=== What is being asked ===
Give the data below again, word for word.

## begin

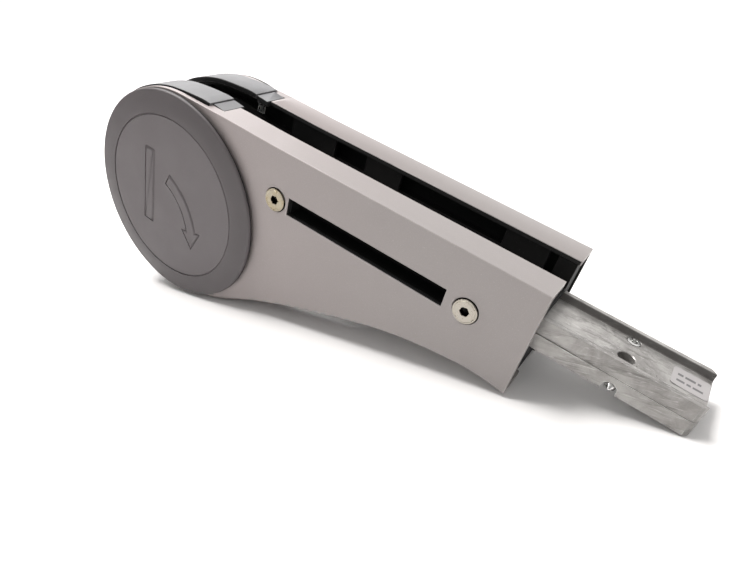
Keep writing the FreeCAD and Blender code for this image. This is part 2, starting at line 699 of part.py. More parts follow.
def make_pin_end_screw():
    start = bush_end() + SIDE_PLAY
    head = disc(END_SCREW_HEAD_RADIUS, start + END_WASHER, start + END_WASHER + END_SCREW_HEAD)
    shank = disc(END_SCREW_RADIUS, start - END_SCREW_LENGTH, start + END_WASHER)
    top = start + END_WASHER + END_SCREW_HEAD
    screw = head.fuse(shank).removeSplitter()
    return level(screw.cut(hex_socket(END_HEX_ACROSS, top - END_HEX_DEPTH, top + OVERRUN)))


def make_front_thrust_washer():
    washer = ring(THRUST_RADIUS, PIN_RADIUS + RUNNING, -thrust_outer(), -hub_half_width())
    return level(washer)


def cap_profile():
    """Half section of the cap in the X-Y plane, with Y pointing away from the viewer."""
    edge = -FACE - CAP_PROUD
    crown = edge - CAP_CROWN
    ring_at = CAP_RING_SHARE * DISC_RADIUS
    back = -FACE - CAP_STANDOFF
    rounding = 1.0
    inner = DISC_RADIUS - CAP_WALL
    points = [
        vec(DISC_RADIUS, back, 0),
        vec(DISC_RADIUS, edge + rounding, 0),
        vec(DISC_RADIUS - rounding, edge, 0),
        vec(ring_at + CAP_GROOVE, crown, 0),
        vec(ring_at, crown + CAP_GROOVE, 0),
        vec(ring_at - 2 * CAP_GROOVE, crown + 0.1, 0),
        vec(0, crown + CAP_DISH, 0),
        vec(0, crown + CAP_DISH + CAP_WALL, 0),
        vec(ring_at, crown + CAP_WALL + 0.1, 0),
        vec(inner, edge + CAP_WALL, 0),
        vec(inner, back, 0),
    ]
    points.append(points[0])
    return Part.Face(Part.makePolygon(points))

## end

=== Result of this task ===
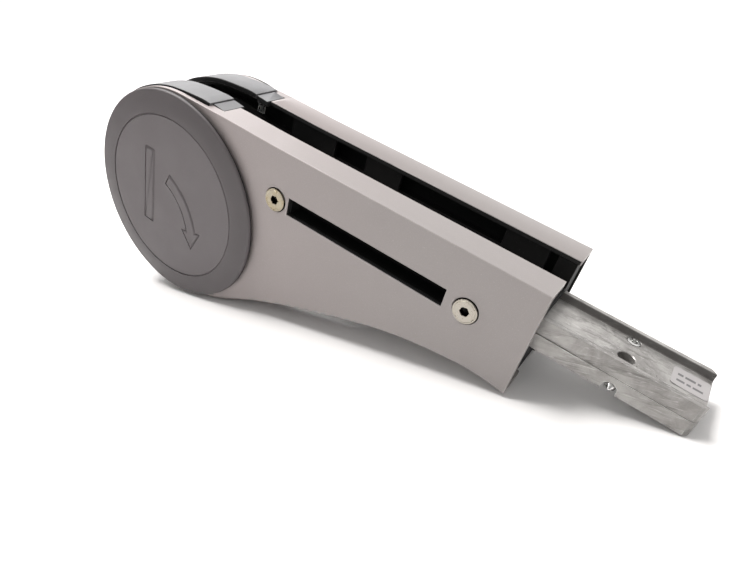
Keep writing the FreeCAD and Blender code for this image. This is part 2, starting at line 699 of part.py. More parts follow.
def make_pin_end_screw():
    start = bush_end() + SIDE_PLAY
    head = disc(END_SCREW_HEAD_RADIUS, start + END_WASHER, start + END_WASHER + END_SCREW_HEAD)
    shank = disc(END_SCREW_RADIUS, start - END_SCREW_LENGTH, start + END_WASHER)
    top = start + END_WASHER + END_SCREW_HEAD
    screw = head.fuse(shank).removeSplitter()
    return level(screw.cut(hex_socket(END_HEX_ACROSS, top - END_HEX_DEPTH, top + OVERRUN)))


def make_front_thrust_washer():
    washer = ring(THRUST_RADIUS, PIN_RADIUS + RUNNING, -thrust_outer(), -hub_half_width())
    return level(washer)


def cap_profile():
    """Half section of the cap in the X-Y plane, with Y pointing away from the viewer."""
    edge = -FACE - CAP_PROUD
    crown = edge - CAP_CROWN
    ring_at = CAP_RING_SHARE * DISC_RADIUS
    back = -FACE - CAP_STANDOFF
    rounding = 1.0
    inner = DISC_RADIUS - CAP_WALL
    points = [
        vec(DISC_RADIUS, back, 0),
        vec(DISC_RADIUS, edge + rounding, 0),
        vec(DISC_RADIUS - rounding, edge, 0),
        vec(ring_at + CAP_GROOVE, crown, 0),
        vec(ring_at, crown + CAP_GROOVE, 0),
        vec(ring_at - 2 * CAP_GROOVE, crown + 0.1, 0),
        vec(0, crown + CAP_DISH, 0),
        vec(0, crown + CAP_DISH + CAP_WALL, 0),
        vec(ring_at, crown + CAP_WALL + 0.1, 0),
        vec(inner, edge + CAP_WALL, 0),
        vec(inner, back, 0),
    ]
    points.append(points[0])
    return Part.Face(Part.makePolygon(points))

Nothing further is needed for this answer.